[virglrenderer-devel] Proposals for virtio-gpu and virglrenderer

Wed May 9 22:32:25 UTC 2018

On Thu 03 May 2018, Dave Airlie wrote:
> On 3 May 2018 at 09:21, Stéphane Marchesin <marcheu at chromium.org> wrote:
> > On Wed, May 2, 2018 at 1:18 AM Gerd Hoffmann <kraxel at redhat.com> wrote:

I'm trying to catch up with conversation. Apologies if I'm missing
context.

...

> >> I still think we should try to do it the other way around:  Not map the
> >> host ressources into the guest, but make the guest resources usable by
> >> the host.  Have a little helper driver which can turn the virtio-gpu
> >> ressource iov into a dmabuf (standalone or pimped up vgem), then run
> >> with that, to avoid the memcpy.  Possibly the gpu driver still has to
> >> copy stuff then, or the gpu copy itself via dma, but the gpu driver
> >> should be able to do whatever is best for the given host hardware ...
> >
> > The GPU driver doesn't necessarily have to do a copy; so why not work
> > towards a design which can avoid these copies?
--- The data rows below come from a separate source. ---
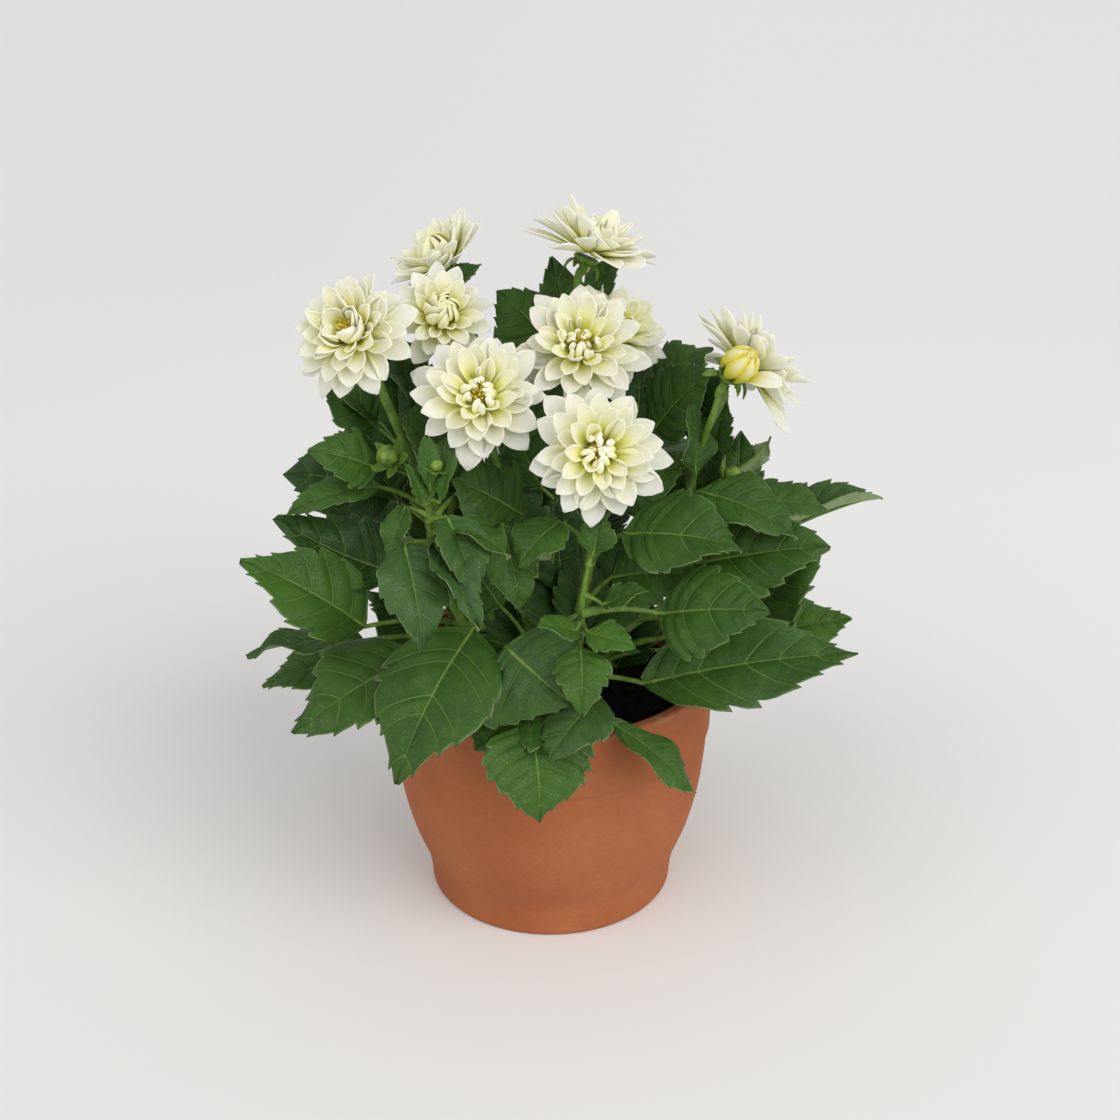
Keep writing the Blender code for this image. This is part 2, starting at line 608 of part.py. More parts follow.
def opening_bud_pieces():
    """A ball of closed petals with one petal already laid back."""
    pieces = [head_core(OPENING_BUD, 0.0072, 0.0135)]
    for index in range(5):
        turn = math.tau * index / 5
        surface = petal_surface(OPENING_BUD, turn, (0.0052, 0.0015), 0.0150, 0.0090, math.radians(74),
                                math.radians(48), 0.12)
        pieces.append(plate("petal", surface, INNER_PETAL, PETAL_RIB, PETAL_THICKNESS))
    laid_back = petal_surface(OPENING_BUD, math.radians(298), (0.0045, 0.0018), 0.0200, 0.0085,
                              math.radians(22), math.radians(-10), 0.16)
    pieces.append(plate("petal", laid_back, OUTER_PETAL, PETAL_RIB, PETAL_THICKNESS))
    return pieces


def inner_radius(height):
    """Radius of the pot's inside at a height."""
    for (low_radius, low), (high_radius, high) in zip(POT_OUTSIDE, POT_OUTSIDE[1:]):
        if low <= height <= high:
            return low_radius + (high_radius - low_radius) * (height - low) / (high - low) - WALL
    return RIM_RADIUS - WALL


def make_pot(finish):
    rim_inner = RIM_RADIUS - WALL
    inside = [(rim_inner - 0.0015, 0.094)]
    inside += [(inner_radius(height), height) for height in INSIDE_HEIGHTS]
    profile = [(0.0, 0.0)]
    profile += POT_OUTSIDE
    profile += [(rim_inner + 0.0012, POT_HEIGHT), (rim_inner, POT_HEIGHT - 0.0012)]
    profile += inside
    profile += [(inner_radius(FLOOR) - 0.002, FLOOR), (0.0, FLOOR)]
    pot = turned("terracotta_pot", profile, POT_SEGMENTS)
    drains = []
    for index in range(DRAIN_HOLES):
        angle = math.tau * (index + 0.5) / DRAIN_HOLES
        x, y = DRAIN_PLACE * math.cos(angle), DRAIN_PLACE * math.sin(angle)
        drains.append(tube("drain", [Vector((x, y, -0.01)), Vector((x, y, 0.02))], [DRAIN_RADIUS] * 2, 10))
    apply_boolean(pot, "DIFFERENCE", collect(drains), "EXACT")
    pot.data.materials.clear()
    pot.data.materials.append(finish)
    pot.data.shade_smooth()
    pot.data.set_sharp_from_angle(angle=math.radians(35))
    return pot


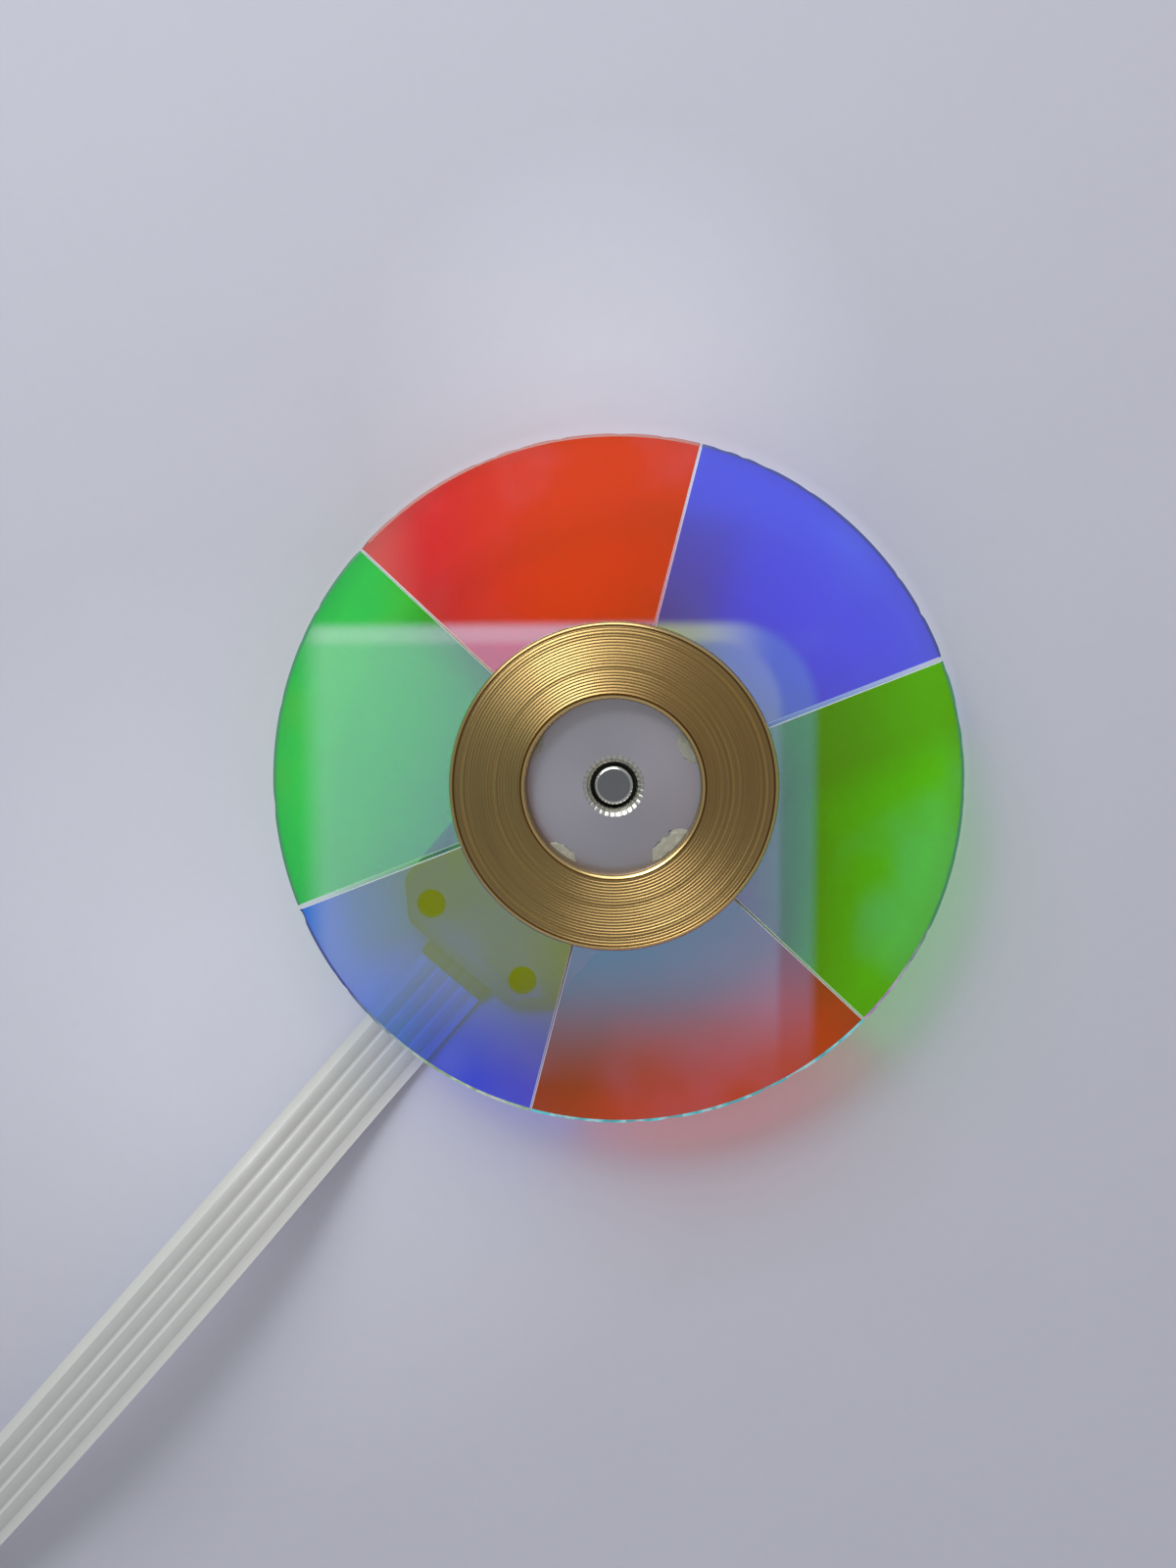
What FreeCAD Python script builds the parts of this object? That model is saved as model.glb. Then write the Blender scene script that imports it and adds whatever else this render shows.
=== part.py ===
"""Projector colour wheel: six filter glasses on the hub of a small brushless motor.

Millimetres, +Z up. The origin is on the motor axis, at the underside of the base plate.
The flat cable leaves the ear of the plate towards -Y.
"""

import math
import os

import FreeCAD
import Part
from FreeCAD import Vector

# Glass disc: the colours red, green and blue follow one another twice round the disc
DISC_RADIUS = 26.0
GLASS_THICKNESS = 1.1
GLASS_BORE_CLEARANCE = 0.15
FIRST_JOINT_ANGLE = 116.0
RED_ANGLE = 61.3
GREEN_ANGLE = 64.4
GLASS_SETS = 2

# Width of the gap before each glass, in the order of the glasses
JOINT_GAPS = [0.15, 0.15, 0.32, 0.12, 0.15, 0.32]

# Brass ring that clamps the glass and is ground to balance the rotor
RING_BORE_RADIUS = 6.5
RING_HEIGHT = 1.9
RING_CHAMFER = 0.25

# Hub, with the countersunk hole that the shaft ends in
FLANGE_THICKNESS = 1.1
FLANGE_SETBACK = 0.2
BOSS_RADIUS = 8.25
NECK_RADIUS = 4.0
NECK_BELOW_CUP_TOP = 0.2
COUNTERSINK_RADIUS = 2.3
COUNTERSINK_DEPTH = 0.55
SHAFT_RECESS_CLEARANCE = 0.22
SHAFT_RECESS_DEPTH = 0.35
SHAFT_TOP_BELOW_HUB = 0.4

# Dabs of glue on the hub face: angle, length along the ring's bore, reach towards the centre
GLUE_DABS = [(67.5, 2.7, 0.88), (192.9, 2.2, 0.36), (273.5, 2.5, 0.57), (353.5, 3.65, 1.04)]
GLUE_HEIGHT = 0.3
GLUE_SLOPE = 0.2

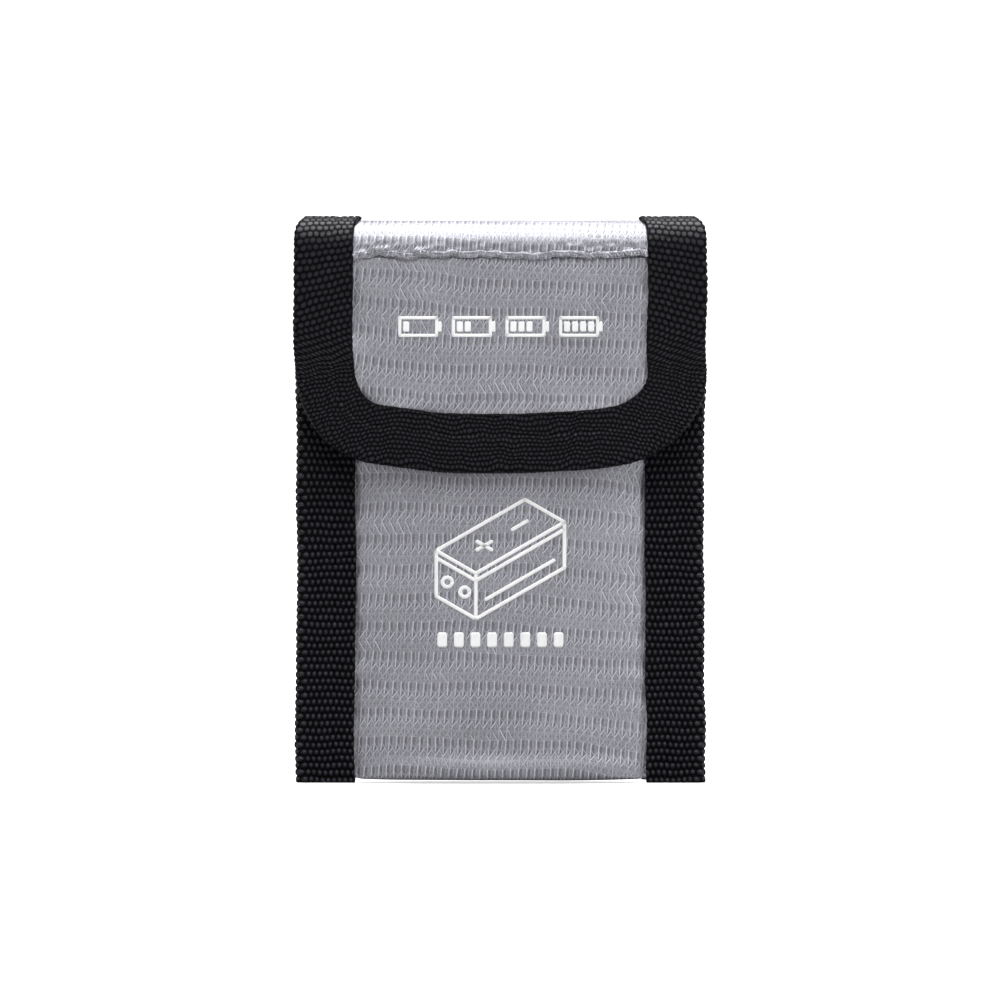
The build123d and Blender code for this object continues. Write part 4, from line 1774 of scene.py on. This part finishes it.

I have measured that about
> > half the time of virgl texture uploads is spent on iovec copies, so we
> > could double the texture upload rate easily with such a mechanism. In
> > particular, newer APIs like Vulkan on the host side can provide coherent
> > memory which is usually just a direct view into the actual memory (and
> > therefore there is no copy). This could easily be used as a host-side
> > mechanism to lay this functionality on top of.
> >
> 
> I think for most things it does, tiling really matters, and we are never
> going to get tiling inside the guest that is useful.
> 
> Even for vulkan we have to do linear buffer->image uploads for most
> apps.

I can think of two cases where an app may not upload a linear image to
a tiled image, but would still need fast, zero-copy usage of the linear
image.

    1. The app accumulates handwriting, rendered by the CPU, into
       a linear mmapped VkImage. The app wants low-latency presentation
       of the handwriting, and the app is continually rendering the
       handwriting into the mmapped image, so it never copies the linear
       image to tiled. It samples directly from the mmapped image
       elsewhere in the pipeline. A copy here could ruin the low-latency
       expectations.

    2. Similar to 1, but the app software-decodes a media stream into
       the mmapped VkImage. The app samples directly from the mmapped
       image, applying effects or annotations to the video.

I believe there exist similar cases lurking somewhere that use tiled
VkImages with external VkDeviceMemory, but I don't know if those cases
affect the current discussion.